— start —

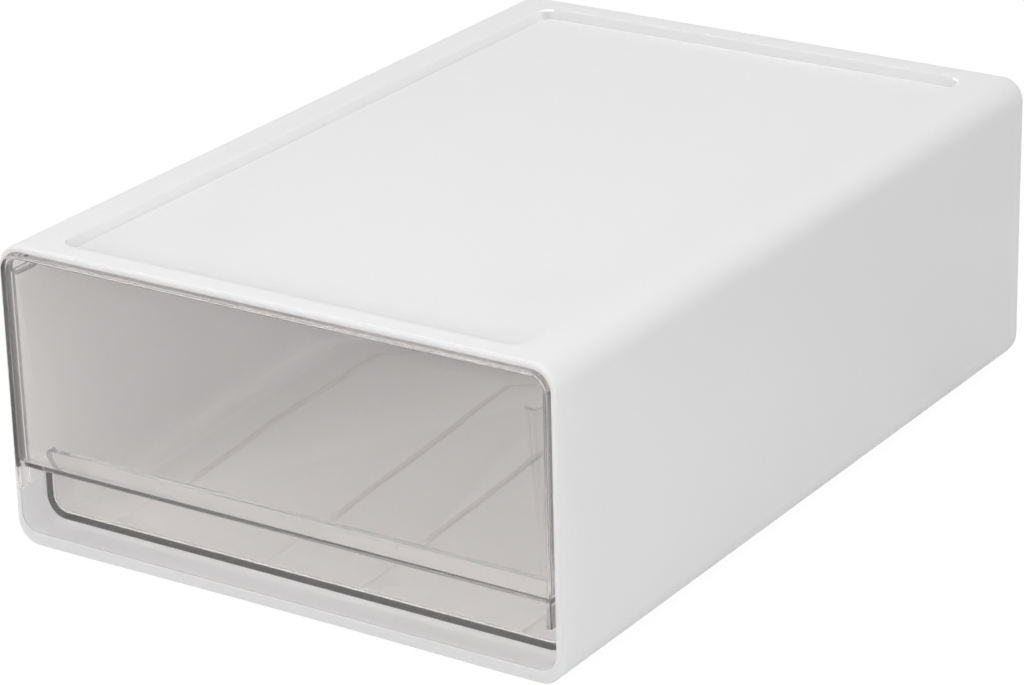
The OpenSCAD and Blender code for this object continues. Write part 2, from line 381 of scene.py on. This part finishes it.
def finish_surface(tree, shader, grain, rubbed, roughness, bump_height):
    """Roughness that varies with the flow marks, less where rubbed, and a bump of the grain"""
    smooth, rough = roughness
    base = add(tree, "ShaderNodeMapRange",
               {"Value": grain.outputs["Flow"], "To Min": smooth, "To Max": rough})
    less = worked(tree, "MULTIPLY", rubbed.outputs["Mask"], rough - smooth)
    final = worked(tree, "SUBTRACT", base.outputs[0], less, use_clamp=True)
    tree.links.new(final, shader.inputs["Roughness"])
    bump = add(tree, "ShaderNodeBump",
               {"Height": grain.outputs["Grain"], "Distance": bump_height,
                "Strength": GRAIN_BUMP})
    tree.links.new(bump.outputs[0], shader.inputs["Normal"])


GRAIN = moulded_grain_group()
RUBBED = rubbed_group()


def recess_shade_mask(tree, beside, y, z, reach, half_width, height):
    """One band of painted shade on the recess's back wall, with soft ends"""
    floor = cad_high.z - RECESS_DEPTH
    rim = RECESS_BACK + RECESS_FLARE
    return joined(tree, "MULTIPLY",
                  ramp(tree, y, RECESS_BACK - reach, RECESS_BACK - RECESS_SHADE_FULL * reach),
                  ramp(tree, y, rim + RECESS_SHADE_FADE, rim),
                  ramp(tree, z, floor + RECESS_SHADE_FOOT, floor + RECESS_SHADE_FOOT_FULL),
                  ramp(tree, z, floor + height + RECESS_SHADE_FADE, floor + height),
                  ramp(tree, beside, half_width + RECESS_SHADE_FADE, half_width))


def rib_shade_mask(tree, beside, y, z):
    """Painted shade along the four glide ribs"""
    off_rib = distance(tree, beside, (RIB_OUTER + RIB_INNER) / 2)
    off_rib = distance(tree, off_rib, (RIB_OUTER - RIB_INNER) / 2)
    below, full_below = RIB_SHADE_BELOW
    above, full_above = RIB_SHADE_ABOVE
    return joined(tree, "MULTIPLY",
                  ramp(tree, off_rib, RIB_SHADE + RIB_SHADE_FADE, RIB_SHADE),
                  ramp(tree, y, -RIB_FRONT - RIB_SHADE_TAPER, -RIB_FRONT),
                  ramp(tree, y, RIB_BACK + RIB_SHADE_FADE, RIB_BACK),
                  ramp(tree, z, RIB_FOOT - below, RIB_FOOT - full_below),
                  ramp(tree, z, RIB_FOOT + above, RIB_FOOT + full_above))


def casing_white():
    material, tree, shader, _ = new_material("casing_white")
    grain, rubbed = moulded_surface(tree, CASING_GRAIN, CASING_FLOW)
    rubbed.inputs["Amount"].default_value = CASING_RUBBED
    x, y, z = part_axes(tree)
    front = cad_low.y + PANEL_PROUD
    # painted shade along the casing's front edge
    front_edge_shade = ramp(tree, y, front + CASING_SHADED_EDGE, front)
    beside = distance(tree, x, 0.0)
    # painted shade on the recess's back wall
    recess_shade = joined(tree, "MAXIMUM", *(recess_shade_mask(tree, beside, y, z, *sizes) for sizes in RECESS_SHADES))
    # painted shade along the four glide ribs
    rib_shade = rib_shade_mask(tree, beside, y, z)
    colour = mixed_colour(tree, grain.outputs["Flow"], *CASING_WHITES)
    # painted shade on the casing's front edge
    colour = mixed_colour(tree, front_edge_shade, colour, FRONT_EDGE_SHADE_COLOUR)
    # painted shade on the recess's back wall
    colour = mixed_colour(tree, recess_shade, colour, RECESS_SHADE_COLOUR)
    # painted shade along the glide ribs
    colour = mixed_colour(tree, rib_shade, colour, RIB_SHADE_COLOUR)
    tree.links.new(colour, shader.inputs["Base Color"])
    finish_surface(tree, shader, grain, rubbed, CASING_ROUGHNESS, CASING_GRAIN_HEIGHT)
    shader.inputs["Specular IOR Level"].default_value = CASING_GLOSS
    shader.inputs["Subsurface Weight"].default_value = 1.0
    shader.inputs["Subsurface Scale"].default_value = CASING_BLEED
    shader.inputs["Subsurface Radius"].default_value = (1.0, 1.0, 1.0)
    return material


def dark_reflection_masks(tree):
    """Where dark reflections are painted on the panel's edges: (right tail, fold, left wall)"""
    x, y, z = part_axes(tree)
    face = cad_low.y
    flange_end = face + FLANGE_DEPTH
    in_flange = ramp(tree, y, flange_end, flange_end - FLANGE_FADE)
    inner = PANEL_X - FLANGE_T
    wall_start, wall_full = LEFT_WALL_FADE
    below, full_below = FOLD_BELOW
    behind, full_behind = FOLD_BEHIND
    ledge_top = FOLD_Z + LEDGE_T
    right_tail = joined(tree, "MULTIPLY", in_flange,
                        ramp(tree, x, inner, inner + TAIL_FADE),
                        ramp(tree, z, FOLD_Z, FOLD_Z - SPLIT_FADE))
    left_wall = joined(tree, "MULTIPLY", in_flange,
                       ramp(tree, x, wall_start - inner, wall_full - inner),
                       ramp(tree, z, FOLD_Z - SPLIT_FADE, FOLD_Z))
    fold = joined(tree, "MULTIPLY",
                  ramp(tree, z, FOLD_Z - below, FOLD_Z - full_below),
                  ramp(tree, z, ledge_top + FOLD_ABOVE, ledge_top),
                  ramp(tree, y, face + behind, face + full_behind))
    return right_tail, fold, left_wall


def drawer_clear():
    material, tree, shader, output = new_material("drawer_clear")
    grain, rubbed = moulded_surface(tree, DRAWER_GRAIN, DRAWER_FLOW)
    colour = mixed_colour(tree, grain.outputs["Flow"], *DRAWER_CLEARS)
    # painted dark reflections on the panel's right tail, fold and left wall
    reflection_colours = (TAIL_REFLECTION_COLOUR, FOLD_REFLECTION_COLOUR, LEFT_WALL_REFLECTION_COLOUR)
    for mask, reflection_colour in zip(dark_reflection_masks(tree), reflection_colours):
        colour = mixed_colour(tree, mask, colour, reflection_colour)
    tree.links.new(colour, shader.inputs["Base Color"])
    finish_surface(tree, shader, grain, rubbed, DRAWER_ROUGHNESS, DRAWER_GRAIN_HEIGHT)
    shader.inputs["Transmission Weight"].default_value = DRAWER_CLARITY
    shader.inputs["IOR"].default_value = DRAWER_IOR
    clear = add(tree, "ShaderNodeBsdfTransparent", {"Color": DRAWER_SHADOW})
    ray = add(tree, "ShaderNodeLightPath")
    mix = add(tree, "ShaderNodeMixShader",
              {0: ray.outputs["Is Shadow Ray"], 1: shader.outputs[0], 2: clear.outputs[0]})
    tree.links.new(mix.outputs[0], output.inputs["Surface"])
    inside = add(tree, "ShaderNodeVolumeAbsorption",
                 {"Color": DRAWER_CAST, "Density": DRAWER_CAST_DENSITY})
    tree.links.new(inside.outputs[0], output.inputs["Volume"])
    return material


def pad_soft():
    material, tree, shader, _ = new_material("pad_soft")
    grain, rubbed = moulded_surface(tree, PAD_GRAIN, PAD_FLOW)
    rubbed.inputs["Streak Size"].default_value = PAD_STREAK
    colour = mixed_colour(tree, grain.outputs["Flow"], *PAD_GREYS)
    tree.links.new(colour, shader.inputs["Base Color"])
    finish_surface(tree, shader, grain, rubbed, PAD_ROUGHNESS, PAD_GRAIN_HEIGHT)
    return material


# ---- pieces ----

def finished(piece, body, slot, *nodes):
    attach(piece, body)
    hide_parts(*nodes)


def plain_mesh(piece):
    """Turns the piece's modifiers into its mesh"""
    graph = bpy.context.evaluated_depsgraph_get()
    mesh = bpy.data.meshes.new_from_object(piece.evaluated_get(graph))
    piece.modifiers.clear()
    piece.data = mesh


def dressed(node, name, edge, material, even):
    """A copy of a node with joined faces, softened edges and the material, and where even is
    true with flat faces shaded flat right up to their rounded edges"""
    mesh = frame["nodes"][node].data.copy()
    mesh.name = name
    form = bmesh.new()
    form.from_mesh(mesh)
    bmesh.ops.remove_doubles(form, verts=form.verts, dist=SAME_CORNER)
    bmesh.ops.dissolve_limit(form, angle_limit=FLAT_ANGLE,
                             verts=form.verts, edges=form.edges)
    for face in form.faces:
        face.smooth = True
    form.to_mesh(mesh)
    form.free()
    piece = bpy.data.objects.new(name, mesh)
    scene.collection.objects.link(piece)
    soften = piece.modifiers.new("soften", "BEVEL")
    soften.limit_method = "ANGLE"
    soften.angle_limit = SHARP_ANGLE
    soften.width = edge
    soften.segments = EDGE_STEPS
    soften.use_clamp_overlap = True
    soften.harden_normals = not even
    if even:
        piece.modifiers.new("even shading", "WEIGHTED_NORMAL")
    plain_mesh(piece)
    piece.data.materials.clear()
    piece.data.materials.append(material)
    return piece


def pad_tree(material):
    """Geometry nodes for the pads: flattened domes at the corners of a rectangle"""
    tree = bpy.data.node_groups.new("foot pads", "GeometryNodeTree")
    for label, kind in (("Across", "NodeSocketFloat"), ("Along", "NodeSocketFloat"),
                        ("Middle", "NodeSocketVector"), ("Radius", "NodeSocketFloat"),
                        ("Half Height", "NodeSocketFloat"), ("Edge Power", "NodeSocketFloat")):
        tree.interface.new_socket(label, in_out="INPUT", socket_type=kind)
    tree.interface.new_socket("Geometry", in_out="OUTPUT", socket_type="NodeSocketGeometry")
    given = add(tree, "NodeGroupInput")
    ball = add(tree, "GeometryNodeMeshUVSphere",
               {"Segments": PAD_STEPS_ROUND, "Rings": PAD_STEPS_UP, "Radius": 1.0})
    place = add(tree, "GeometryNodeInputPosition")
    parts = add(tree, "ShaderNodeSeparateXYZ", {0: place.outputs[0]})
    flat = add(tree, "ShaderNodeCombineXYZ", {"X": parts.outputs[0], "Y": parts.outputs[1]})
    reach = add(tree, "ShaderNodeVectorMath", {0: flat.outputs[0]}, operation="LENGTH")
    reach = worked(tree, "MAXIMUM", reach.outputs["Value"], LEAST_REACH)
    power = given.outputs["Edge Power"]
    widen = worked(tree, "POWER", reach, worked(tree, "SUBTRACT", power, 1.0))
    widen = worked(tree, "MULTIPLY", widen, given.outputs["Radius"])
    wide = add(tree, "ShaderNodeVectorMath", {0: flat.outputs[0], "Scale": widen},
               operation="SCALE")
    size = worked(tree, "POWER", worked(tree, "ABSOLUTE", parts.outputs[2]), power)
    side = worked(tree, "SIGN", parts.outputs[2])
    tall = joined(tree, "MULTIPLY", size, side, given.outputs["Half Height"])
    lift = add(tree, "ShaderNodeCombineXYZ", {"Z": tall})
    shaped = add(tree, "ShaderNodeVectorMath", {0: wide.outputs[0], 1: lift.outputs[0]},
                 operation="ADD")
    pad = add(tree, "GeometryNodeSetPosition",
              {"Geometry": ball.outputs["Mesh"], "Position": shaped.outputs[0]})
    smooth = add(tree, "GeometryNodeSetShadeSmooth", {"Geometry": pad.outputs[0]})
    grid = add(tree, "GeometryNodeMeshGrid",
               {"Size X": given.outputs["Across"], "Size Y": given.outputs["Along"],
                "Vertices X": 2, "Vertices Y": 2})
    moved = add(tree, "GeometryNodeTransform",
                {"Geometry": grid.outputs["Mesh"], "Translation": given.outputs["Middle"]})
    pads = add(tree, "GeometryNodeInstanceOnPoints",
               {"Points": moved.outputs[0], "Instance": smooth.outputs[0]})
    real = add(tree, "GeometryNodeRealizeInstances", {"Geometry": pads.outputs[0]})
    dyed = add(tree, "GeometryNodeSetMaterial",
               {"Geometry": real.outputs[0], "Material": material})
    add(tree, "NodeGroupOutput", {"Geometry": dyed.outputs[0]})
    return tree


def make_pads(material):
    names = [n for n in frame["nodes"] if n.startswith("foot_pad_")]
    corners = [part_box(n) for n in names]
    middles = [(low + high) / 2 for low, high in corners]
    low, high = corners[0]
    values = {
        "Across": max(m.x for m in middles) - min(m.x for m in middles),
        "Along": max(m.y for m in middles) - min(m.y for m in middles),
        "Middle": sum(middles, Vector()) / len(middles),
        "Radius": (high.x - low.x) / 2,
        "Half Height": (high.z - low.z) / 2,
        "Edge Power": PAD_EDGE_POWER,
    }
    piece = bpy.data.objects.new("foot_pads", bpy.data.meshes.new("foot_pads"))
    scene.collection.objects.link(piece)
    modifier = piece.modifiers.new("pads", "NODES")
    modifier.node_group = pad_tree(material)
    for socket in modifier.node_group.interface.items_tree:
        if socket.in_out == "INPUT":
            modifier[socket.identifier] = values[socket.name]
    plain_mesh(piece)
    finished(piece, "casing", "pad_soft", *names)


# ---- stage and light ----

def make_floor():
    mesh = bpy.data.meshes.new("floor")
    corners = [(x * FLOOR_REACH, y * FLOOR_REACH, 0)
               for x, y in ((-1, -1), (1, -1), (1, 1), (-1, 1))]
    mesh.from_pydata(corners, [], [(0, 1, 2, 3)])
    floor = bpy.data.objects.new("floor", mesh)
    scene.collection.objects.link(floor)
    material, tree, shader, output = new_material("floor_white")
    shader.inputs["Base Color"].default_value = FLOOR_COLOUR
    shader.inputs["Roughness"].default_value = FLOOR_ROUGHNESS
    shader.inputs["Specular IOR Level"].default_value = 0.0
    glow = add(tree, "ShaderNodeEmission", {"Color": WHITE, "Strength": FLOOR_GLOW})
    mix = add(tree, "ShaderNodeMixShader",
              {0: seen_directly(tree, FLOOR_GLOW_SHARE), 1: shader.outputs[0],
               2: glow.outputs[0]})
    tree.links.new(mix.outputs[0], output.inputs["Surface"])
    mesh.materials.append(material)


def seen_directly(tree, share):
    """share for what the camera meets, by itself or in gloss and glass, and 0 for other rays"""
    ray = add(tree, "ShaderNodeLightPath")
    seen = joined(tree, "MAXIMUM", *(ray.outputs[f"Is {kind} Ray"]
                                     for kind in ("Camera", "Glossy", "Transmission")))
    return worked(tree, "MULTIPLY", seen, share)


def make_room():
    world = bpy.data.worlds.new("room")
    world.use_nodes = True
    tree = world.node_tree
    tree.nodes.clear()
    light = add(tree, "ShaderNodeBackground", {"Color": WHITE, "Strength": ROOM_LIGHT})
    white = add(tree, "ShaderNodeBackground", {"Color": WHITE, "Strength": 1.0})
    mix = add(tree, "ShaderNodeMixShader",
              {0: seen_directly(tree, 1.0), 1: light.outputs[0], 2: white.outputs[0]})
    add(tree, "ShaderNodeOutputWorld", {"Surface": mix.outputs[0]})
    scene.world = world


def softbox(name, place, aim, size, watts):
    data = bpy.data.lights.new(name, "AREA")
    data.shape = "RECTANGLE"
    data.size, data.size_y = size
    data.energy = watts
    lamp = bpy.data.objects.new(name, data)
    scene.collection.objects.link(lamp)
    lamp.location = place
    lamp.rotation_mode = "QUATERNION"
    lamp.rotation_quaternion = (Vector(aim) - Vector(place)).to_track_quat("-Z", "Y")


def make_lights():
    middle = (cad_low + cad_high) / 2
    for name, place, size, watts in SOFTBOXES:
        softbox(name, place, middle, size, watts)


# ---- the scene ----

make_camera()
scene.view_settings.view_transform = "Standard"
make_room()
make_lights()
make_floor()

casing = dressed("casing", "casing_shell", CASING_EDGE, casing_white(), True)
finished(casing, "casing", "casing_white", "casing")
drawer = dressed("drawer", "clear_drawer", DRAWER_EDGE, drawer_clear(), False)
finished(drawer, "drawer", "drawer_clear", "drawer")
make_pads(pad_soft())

— end —

**Task directions:** Print, please, the lines from the first line of the material through the line that contains "RUBBED = rubbed_group()", exactly as written and with nothing added.

**Response to this task:**
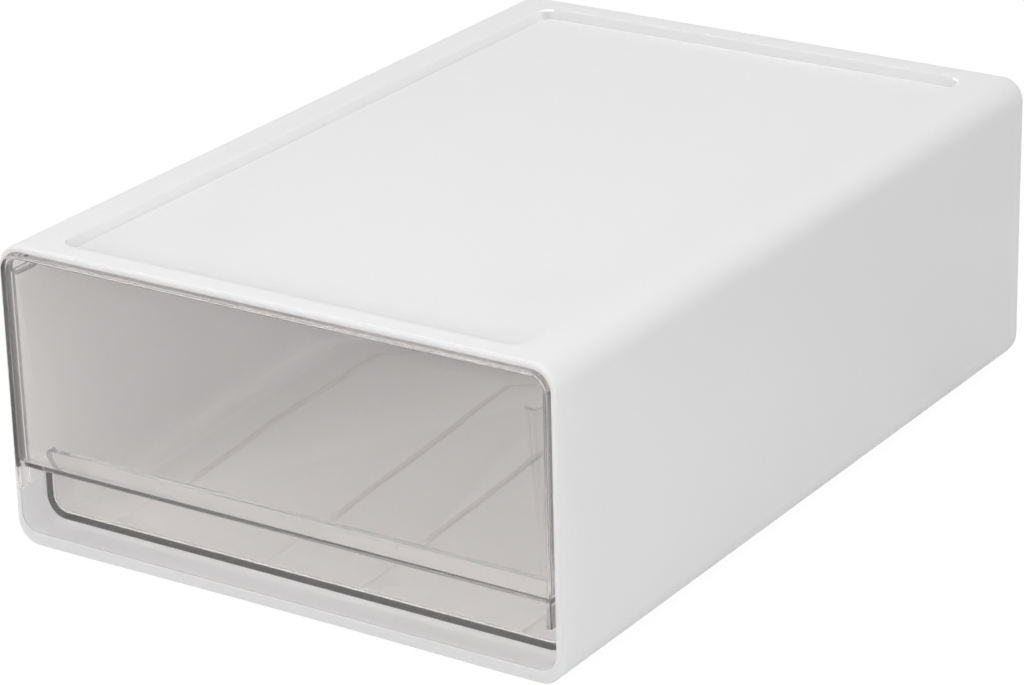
The OpenSCAD and Blender code for this object continues. Write part 2, from line 381 of scene.py on. This part finishes it.
def finish_surface(tree, shader, grain, rubbed, roughness, bump_height):
    """Roughness that varies with the flow marks, less where rubbed, and a bump of the grain"""
    smooth, rough = roughness
    base = add(tree, "ShaderNodeMapRange",
               {"Value": grain.outputs["Flow"], "To Min": smooth, "To Max": rough})
    less = worked(tree, "MULTIPLY", rubbed.outputs["Mask"], rough - smooth)
    final = worked(tree, "SUBTRACT", base.outputs[0], less, use_clamp=True)
    tree.links.new(final, shader.inputs["Roughness"])
    bump = add(tree, "ShaderNodeBump",
               {"Height": grain.outputs["Grain"], "Distance": bump_height,
                "Strength": GRAIN_BUMP})
    tree.links.new(bump.outputs[0], shader.inputs["Normal"])


GRAIN = moulded_grain_group()
RUBBED = rubbed_group()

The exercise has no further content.